4. Don't Be Westworld: A bit of a corollary to the last one. Famously, Westworld's writers starting changing their storylines because the fans were figuring out where things were going. When you hold the cards as a GM and the players immediately figure out "the butler did it", it can be tempting to say, no he didn't, in the vain hope of appearing clever. Most of my favorite twists are ones I figure out right before I turn the page. You can see how they lead here and the outcome feels inevitable. The issue here comes from panic, I've had players jokingly say answers to upcoming mysteries and I laugh it off with them- that would be ridiculous. Even if the rest of your adventure doesn't make them look in another direction and they keep a dogged grip on the right answer, that just makes them seem so much cooler when they do reveal that they had it right from the jump. It's equally funny when you remind a player they joked about an outcome 5 sessions ago. Be a fan of your players, y'all.
5. A Garden of Secrets: Almost every good secret I've come up with comes from disparate elements of your story and having a notion on how to connect them. You can look at two characters written down during session 0, ask "what if they were the same person?", and then you and your players are sobbing 10 sessions later. But how do you get there?
Have a good sense of your foundation. What are the rules of your setting, the underlying metaphysics of your story. What feels true here and what feels right? When a player asks me how something works in my games I generally want to have a good enough grasp on my setting to be able to find the answer I want, even if I don't have one prepared.
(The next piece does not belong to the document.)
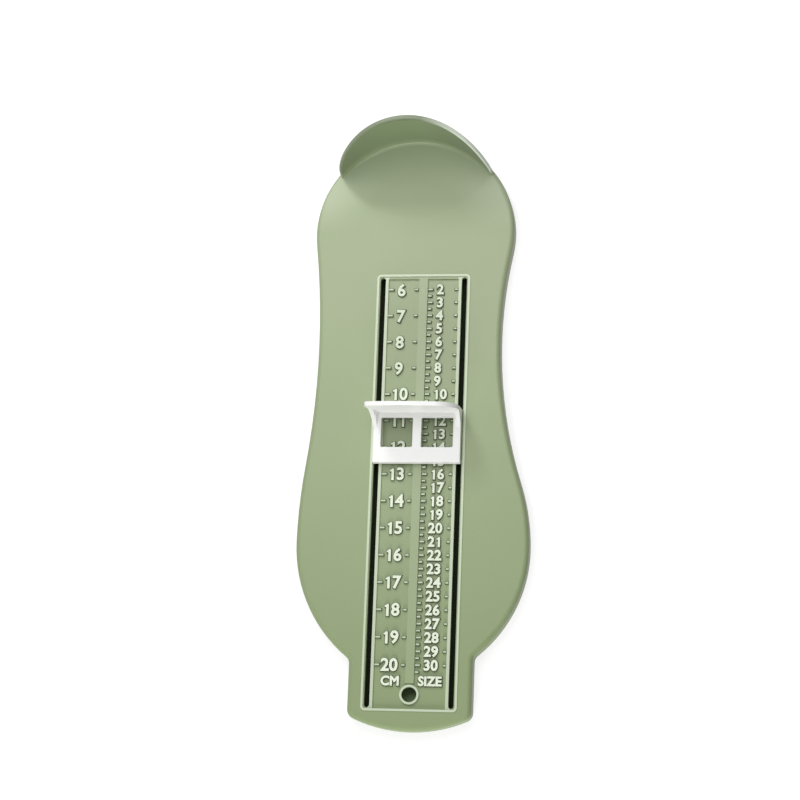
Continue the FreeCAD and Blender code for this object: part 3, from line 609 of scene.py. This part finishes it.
class FOOTGAUGE_OT_column_words(bpy.types.Operator):
    """Raise the words that name the two columns"""
    bl_idname = "foot_gauge.column_words"
    bl_label = "Column words"

    def execute(self, context):
        style = context.scene.foot_gauge_scale
        words = bmesh.new()
        for word, across in WORDS:
            add_letters(words, word, style.word_height, STRIP_MIDDLE + across,
                        reading(WORDS_READING), style)
        new_piece("column_words", words, "plate",
                  relief_paint("Number Cream", style.shade, style))
        return {"FINISHED"}


class FOOTGAUGE_OT_studio(bpy.types.Operator):
    """Set the white floor, the soft lamps and the camera"""
    bl_idname = "foot_gauge.studio"
    bl_label = "Studio"

    def execute(self, context):
        style = context.scene.foot_gauge_studio
        self.lay_floor(style)
        self.lay_card(style)
        self.light_world(style)
        for name, size, place, shines in LAMPS:
            self.hang_lamp(f"{name}_lamp", getattr(style, f"{name}_power"), size, Vector(place),
                           shines)
        data = bpy.data.cameras.new("camera")
        data.lens = style.lens
        data.sensor_width = SENSOR_WIDTH
        data.clip_start, data.clip_end = CLIP_RANGE
        camera = bpy.data.objects.new("camera", data)
        camera.location = style.eye
        camera.rotation_euler = style.turn
        context.scene.collection.objects.link(camera)
        context.scene.camera = camera
        context.scene.view_settings.view_transform = "Standard"
        return {"FINISHED"}

    def lay_floor(self, style):
        """Wide pale floor that shows white and keeps the shadow."""
        material, tree, surface = new_material("Floor White")
        surface["Base Color"].default_value = (*style.floor_shade, 1.0)
        surface["Roughness"].default_value = CHALK_ROUGHNESS
        surface["Specular IOR Level"].default_value = 0.0
        surface["Emission Color"].default_value = WHITE
        place = tree.nodes.new("ShaderNodeTexCoord")
        distance = tree.nodes.new("ShaderNodeVectorMath")
        distance.operation = "LENGTH"
        tree.links.new(place.outputs["Object"], distance.inputs[0])
        glow = blend(tree, distance.outputs["Value"], FAR_BLEND, style.floor_glow, style.far_glow)
        tree.links.new(times(tree, glow_for_camera(tree), glow), surface["Emission Strength"])
        shape = bmesh.new()
        bmesh.ops.create_grid(shape, x_segments=1, y_segments=1, size=FLOOR_REACH)
        floor = new_object("floor", shape, material)

    def lay_card(self, style):
        """Dark card under the strip, painted shade that takes the floor's glow out of the slots
        and the hole.
        """
        material, tree, surface = new_material("Card")
        under_hole = near(tree, object_axes(tree)["X"], STRIP_MIDDLE, HOLE_REACH)
        tree.links.new(tint(tree, style.card_shade, style.hole_shade, under_hole),
                       surface["Base Color"])
        surface["Roughness"].default_value = CHALK_ROUGHNESS
        low, high = PLATE_LOW.y + CARD_TOE_GAP, HEEL_END - CARD_HEEL_GAP
        place = Matrix.Translation((STRIP_MIDDLE, (low + high) / 2, CARD_LIFT))
        size = Matrix.Diagonal((CARD_WIDTH, high - low, 1.0, 1.0))
        shape = bmesh.new()
        bmesh.ops.create_grid(shape, x_segments=1, y_segments=1, size=0.5, matrix=place @ size)
        card = new_object("floor_card", shape, material)

    def light_world(self, style):
        """White beyond the floor, and an even daylight."""
        world = bpy.data.worlds.new("world")
        world.use_nodes = True
        bpy.context.scene.world = world
        tree = world.node_tree
        sky = tree.nodes["Background"]
        sky.inputs["Color"].default_value = WHITE
        tree.links.new(blend(tree, glow_for_camera(tree), (0.0, 1.0), style.daylight, 1.0),
                       sky.inputs["Strength"])

    def hang_lamp(self, name, power, size, place, shines):
        """Square soft lamp that faces the object, and is mirrored in gloss where it shines."""
        data = bpy.data.lights.new(name, "AREA")
        data.energy = power
        data.shape = "SQUARE"
        data.size = size
        lamp = bpy.data.objects.new(name, data)
        lamp.location = place
        lamp.rotation_euler = (LAMP_AIM - place).to_track_quat("-Z", "Y").to_euler()
        lamp.visible_glossy = shines
        bpy.context.scene.collection.objects.link(lamp)


class FOOTGAUGE_PT_panel(bpy.types.Panel):
    """Buttons for each group of pieces"""
    bl_idname = "FOOTGAUGE_PT_panel"
    bl_label = "Foot Measuring Device"
    bl_space_type = "VIEW_3D"
    bl_region_type = "UI"
    bl_category = "Foot Gauge"

    def draw(self, context):
        for operator in OPERATORS:
            self.layout.operator(operator.bl_idname)


OPERATORS = (
    FOOTGAUGE_OT_plate_finish,
    FOOTGAUGE_OT_slider_finish,
    FOOTGAUGE_OT_length_column,
    FOOTGAUGE_OT_size_column,
    FOOTGAUGE_OT_column_words,
    FOOTGAUGE_OT_studio,
)
STYLES = {
    "foot_gauge_plate": FootGaugePlateFinish,
    "foot_gauge_slider": FootGaugeSliderFinish,
    "foot_gauge_scale": FootGaugeScale,
    "foot_gauge_studio": FootGaugeStudio,
}


def register():
    """Add the settings, the operators and the panel."""
    for name, style in STYLES.items():
        bpy.utils.register_class(style)
        setattr(bpy.types.Scene, name, PointerProperty(type=style))
    for item in (*OPERATORS, FOOTGAUGE_PT_panel):
        bpy.utils.register_class(item)


def unregister():
    """Take the settings, the operators and the panel away."""
    for item in (FOOTGAUGE_PT_panel, *reversed(OPERATORS)):
        bpy.utils.unregister_class(item)
    for name, style in STYLES.items():
        delattr(bpy.types.Scene, name)
        bpy.utils.unregister_class(style)


def main():
    """Register the add-on, then make every piece."""
    register()
    for operator in OPERATORS:
        group, name = operator.bl_idname.split(".")
        getattr(getattr(bpy.ops, group), name)()


if __name__ == "__main__":
    main()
Knowing how things work will let you build up story beats and get an idea of how they will progress and know how they can't.
Raising/Razing a notion. I like to think of my nascent secrets/beats as notions more than ideas because they are easy to discard. The Westworld example above is bad because you have already laid down clues and are leading the story towards that conclusion- twisting it to fit a new shape is sloppy and will just derail the whole thing. But, you can have a notion for where things might go, the shape of things- and can further alter it based on how things proceed. Until you start putting the story on screen, it's just something you are thinking over. This means you can change it as you see fit, adding to it... or just discard the idea wholly if you realize it won't fit. Maybe you've had too many "this villain is my secret family member" reveals and you decide to go with a different origin for your big bad, because you hadn't even started showing the party that path yet.
6. Not All Secrets are Serious: For one game, two of my players were goblins and they decided that their character names would be Pokemon names reversed (Tikcin and Nettil). Every goblin I introduced after that followed the same naming convention. It was just a dumb moment of joy for half the group and the others got told when that campaign ended and got to join in with the laughter and call us all bastards.
Remember the joy of secrets is in finding folk to share them with, not keeping them forever.